### Collected material
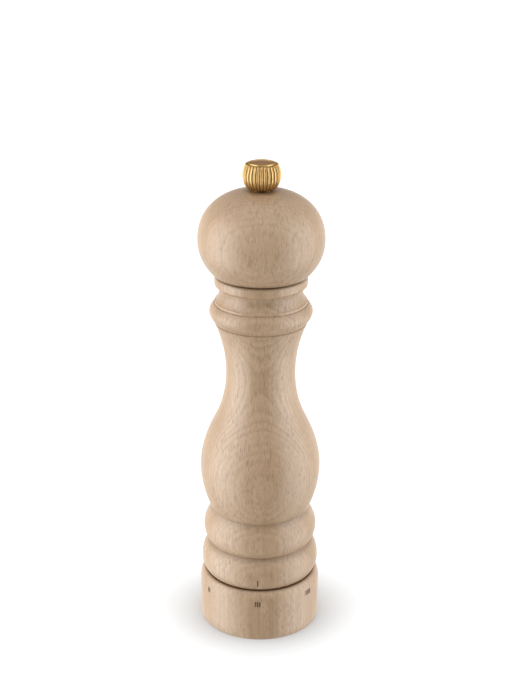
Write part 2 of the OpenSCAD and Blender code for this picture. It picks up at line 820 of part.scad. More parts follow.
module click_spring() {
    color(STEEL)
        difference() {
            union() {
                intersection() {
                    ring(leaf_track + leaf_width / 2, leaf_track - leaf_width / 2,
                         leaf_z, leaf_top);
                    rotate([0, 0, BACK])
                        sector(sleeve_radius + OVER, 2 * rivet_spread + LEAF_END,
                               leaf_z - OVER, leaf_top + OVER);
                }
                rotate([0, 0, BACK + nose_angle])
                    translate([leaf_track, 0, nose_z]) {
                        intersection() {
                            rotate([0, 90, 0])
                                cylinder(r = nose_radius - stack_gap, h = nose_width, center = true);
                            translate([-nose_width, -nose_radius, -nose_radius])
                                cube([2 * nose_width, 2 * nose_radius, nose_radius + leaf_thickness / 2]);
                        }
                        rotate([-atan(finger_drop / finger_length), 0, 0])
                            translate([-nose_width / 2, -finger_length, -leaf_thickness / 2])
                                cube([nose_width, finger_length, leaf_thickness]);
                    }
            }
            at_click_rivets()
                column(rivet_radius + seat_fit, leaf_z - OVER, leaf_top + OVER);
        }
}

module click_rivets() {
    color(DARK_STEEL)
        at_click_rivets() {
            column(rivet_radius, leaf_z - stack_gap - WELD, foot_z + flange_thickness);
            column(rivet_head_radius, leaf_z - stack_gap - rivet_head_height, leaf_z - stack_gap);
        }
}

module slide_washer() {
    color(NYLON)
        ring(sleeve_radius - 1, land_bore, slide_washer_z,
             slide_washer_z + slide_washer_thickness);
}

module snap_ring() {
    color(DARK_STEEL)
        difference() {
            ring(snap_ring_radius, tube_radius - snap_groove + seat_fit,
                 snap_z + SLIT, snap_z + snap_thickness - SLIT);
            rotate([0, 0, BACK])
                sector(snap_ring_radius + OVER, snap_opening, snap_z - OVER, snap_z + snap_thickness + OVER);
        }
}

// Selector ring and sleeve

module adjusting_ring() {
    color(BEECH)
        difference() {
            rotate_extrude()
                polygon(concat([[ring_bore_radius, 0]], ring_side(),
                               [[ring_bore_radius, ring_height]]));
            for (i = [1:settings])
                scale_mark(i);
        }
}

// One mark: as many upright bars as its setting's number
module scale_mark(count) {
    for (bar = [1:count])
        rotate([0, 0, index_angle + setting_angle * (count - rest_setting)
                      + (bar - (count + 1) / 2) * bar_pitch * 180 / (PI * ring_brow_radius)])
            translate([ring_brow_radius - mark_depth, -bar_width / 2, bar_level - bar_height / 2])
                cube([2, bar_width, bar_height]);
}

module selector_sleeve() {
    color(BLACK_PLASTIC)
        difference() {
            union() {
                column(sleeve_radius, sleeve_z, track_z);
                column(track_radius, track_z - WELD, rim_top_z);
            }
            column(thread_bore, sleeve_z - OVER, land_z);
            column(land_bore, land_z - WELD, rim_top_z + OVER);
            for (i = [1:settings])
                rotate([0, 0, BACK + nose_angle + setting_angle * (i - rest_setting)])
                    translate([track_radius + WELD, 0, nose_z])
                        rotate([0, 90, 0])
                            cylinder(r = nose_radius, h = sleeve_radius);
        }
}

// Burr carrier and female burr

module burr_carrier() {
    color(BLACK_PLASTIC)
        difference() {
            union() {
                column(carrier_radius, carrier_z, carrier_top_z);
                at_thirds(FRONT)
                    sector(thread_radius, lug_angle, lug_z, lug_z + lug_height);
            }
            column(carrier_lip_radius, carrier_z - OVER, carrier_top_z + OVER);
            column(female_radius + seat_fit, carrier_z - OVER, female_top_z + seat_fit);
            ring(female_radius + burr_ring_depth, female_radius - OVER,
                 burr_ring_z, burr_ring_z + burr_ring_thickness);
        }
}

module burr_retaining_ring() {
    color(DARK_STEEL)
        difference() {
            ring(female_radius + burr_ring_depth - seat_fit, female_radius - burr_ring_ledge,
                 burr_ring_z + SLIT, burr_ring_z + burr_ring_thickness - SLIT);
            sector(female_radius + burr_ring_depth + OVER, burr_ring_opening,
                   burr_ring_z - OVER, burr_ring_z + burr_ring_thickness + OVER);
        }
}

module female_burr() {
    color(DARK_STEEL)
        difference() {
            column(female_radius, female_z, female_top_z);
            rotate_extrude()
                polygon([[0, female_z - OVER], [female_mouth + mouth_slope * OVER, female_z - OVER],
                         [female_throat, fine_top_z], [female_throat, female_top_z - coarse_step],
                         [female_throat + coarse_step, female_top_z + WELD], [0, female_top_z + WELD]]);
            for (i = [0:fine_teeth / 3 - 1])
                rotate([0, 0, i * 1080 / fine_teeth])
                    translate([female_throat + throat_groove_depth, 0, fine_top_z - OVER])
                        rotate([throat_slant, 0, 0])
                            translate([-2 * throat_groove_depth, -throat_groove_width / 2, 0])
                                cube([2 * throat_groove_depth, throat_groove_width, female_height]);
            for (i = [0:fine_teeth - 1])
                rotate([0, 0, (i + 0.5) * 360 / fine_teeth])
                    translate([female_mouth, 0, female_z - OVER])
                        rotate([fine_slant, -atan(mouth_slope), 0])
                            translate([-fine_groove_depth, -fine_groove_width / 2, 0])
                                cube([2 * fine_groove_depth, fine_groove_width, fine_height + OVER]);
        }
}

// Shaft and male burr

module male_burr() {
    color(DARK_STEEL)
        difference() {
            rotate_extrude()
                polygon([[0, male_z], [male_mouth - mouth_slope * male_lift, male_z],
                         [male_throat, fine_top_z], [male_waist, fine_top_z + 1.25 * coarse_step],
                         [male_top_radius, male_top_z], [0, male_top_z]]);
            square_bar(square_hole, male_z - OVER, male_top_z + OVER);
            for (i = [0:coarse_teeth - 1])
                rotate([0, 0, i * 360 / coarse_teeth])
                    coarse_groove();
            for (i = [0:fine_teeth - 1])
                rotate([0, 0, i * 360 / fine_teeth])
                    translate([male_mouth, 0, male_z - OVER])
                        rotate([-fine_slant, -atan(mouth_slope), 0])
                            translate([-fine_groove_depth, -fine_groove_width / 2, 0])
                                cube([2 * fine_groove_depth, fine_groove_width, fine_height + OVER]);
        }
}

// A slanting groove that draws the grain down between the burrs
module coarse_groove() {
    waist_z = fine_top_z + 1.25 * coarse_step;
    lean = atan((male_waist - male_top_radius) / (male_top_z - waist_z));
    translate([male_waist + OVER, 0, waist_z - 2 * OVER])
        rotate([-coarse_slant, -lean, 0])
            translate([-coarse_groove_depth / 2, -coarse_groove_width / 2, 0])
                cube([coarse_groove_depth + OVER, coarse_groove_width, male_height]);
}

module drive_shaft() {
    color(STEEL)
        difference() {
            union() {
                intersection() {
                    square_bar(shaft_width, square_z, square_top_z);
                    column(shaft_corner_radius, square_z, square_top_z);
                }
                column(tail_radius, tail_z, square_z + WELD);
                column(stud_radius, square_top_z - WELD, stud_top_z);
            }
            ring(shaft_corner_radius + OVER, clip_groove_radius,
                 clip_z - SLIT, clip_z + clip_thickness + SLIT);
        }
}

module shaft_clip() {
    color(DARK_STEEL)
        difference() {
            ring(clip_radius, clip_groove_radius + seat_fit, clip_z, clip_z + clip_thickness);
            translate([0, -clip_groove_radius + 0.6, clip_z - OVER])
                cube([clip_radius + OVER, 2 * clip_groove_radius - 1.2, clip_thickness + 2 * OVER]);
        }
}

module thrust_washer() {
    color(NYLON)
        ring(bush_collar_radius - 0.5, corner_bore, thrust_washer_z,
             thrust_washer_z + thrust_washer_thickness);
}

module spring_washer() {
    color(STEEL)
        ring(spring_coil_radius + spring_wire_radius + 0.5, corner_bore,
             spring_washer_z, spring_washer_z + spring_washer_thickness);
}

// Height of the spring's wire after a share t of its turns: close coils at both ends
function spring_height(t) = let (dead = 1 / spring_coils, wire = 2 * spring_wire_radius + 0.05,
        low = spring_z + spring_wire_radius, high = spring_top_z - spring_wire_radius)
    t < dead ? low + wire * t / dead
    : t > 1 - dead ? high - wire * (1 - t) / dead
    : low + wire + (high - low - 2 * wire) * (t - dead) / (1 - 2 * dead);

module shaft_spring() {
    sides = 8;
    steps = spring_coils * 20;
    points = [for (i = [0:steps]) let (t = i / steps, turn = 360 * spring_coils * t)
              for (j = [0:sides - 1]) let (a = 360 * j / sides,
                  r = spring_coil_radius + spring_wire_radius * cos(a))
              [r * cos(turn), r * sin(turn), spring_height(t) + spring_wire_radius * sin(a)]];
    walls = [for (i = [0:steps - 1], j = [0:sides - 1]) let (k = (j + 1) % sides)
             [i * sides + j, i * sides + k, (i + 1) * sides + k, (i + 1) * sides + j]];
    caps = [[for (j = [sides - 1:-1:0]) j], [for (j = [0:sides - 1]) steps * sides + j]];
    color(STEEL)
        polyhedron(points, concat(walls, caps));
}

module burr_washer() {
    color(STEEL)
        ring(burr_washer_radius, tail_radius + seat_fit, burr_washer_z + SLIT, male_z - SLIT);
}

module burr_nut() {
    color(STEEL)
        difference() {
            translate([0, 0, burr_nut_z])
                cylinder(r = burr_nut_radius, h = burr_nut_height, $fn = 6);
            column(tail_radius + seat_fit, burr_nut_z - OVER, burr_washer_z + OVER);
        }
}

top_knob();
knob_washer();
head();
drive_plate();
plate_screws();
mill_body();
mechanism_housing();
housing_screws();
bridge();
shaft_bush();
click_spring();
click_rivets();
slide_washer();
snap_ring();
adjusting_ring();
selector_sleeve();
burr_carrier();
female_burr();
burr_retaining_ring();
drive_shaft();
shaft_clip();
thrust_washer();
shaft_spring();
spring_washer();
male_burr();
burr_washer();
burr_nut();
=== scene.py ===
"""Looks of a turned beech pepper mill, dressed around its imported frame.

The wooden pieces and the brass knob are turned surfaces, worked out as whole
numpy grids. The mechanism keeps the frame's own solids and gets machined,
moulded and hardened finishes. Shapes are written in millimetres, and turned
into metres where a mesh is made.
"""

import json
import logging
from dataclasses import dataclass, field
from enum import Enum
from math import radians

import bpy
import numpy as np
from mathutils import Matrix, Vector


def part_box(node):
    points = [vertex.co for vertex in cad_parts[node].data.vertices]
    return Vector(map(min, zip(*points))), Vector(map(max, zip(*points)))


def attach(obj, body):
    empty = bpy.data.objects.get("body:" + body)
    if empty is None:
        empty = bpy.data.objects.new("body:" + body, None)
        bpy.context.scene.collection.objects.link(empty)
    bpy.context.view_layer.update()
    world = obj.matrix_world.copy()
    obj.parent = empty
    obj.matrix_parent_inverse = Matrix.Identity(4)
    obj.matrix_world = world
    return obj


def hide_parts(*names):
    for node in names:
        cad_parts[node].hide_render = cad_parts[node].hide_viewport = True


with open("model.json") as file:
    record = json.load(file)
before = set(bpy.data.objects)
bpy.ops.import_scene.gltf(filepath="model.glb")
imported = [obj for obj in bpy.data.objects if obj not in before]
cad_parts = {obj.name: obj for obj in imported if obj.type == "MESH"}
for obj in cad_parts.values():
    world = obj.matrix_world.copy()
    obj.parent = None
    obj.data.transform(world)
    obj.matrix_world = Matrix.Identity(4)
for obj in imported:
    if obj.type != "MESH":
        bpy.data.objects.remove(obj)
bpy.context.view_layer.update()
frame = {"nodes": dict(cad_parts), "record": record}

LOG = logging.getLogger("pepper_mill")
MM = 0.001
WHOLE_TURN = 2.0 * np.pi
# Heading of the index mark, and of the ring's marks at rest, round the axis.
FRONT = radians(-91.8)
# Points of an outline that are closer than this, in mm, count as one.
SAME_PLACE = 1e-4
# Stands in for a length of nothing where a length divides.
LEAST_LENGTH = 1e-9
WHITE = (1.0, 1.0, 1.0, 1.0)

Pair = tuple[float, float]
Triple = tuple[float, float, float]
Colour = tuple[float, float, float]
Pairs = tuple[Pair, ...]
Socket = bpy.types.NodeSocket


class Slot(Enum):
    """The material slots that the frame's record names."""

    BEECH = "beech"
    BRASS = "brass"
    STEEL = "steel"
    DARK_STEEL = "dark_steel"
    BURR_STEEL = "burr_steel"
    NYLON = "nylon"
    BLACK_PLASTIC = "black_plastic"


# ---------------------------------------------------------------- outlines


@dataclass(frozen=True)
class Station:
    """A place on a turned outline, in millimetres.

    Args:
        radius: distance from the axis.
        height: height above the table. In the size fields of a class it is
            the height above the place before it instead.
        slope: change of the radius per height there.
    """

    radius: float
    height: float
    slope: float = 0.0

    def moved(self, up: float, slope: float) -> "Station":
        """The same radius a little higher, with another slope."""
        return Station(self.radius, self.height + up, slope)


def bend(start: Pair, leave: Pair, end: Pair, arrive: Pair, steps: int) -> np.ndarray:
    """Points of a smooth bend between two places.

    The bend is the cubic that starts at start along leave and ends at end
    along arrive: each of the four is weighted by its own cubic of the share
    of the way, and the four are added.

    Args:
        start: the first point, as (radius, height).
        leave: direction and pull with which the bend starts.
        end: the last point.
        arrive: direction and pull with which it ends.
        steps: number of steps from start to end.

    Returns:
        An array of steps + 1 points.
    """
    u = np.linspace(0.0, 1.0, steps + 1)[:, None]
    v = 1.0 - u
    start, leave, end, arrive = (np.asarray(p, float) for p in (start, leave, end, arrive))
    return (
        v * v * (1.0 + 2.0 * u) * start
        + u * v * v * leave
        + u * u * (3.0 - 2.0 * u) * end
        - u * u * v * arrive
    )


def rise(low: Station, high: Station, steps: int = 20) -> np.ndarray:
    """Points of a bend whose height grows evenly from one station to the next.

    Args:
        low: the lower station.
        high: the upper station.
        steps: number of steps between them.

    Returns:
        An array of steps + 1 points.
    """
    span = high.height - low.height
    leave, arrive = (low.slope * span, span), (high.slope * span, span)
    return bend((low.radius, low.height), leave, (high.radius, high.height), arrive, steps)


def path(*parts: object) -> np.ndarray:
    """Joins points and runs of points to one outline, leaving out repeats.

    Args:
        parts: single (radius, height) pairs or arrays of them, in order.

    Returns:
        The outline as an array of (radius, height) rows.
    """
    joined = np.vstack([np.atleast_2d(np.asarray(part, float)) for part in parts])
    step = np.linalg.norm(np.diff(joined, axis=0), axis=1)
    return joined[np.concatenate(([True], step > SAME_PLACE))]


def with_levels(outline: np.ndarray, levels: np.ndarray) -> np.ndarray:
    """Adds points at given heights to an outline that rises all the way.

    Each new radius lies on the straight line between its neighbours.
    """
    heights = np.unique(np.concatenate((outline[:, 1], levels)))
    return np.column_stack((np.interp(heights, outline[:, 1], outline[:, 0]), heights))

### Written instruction
The first line to be transcribed is the one containing "top_knob();", and the last is the one containing "if empty is". Transcribe exactly those lines and nothing else.

### Result of the exercise
top_knob();
knob_washer();
head();
drive_plate();
plate_screws();
mill_body();
mechanism_housing();
housing_screws();
bridge();
shaft_bush();
click_spring();
click_rivets();
slide_washer();
snap_ring();
adjusting_ring();
selector_sleeve();
burr_carrier();
female_burr();
burr_retaining_ring();
drive_shaft();
shaft_clip();
thrust_washer();
shaft_spring();
spring_washer();
male_burr();
burr_washer();
burr_nut();
=== scene.py ===
"""Looks of a turned beech pepper mill, dressed around its imported frame.

The wooden pieces and the brass knob are turned surfaces, worked out as whole
numpy grids. The mechanism keeps the frame's own solids and gets machined,
moulded and hardened finishes. Shapes are written in millimetres, and turned
into metres where a mesh is made.
"""

import json
import logging
from dataclasses import dataclass, field
from enum import Enum
from math import radians

import bpy
import numpy as np
from mathutils import Matrix, Vector


def part_box(node):
    points = [vertex.co for vertex in cad_parts[node].data.vertices]
    return Vector(map(min, zip(*points))), Vector(map(max, zip(*points)))


def attach(obj, body):
    empty = bpy.data.objects.get("body:" + body)
    if empty is None:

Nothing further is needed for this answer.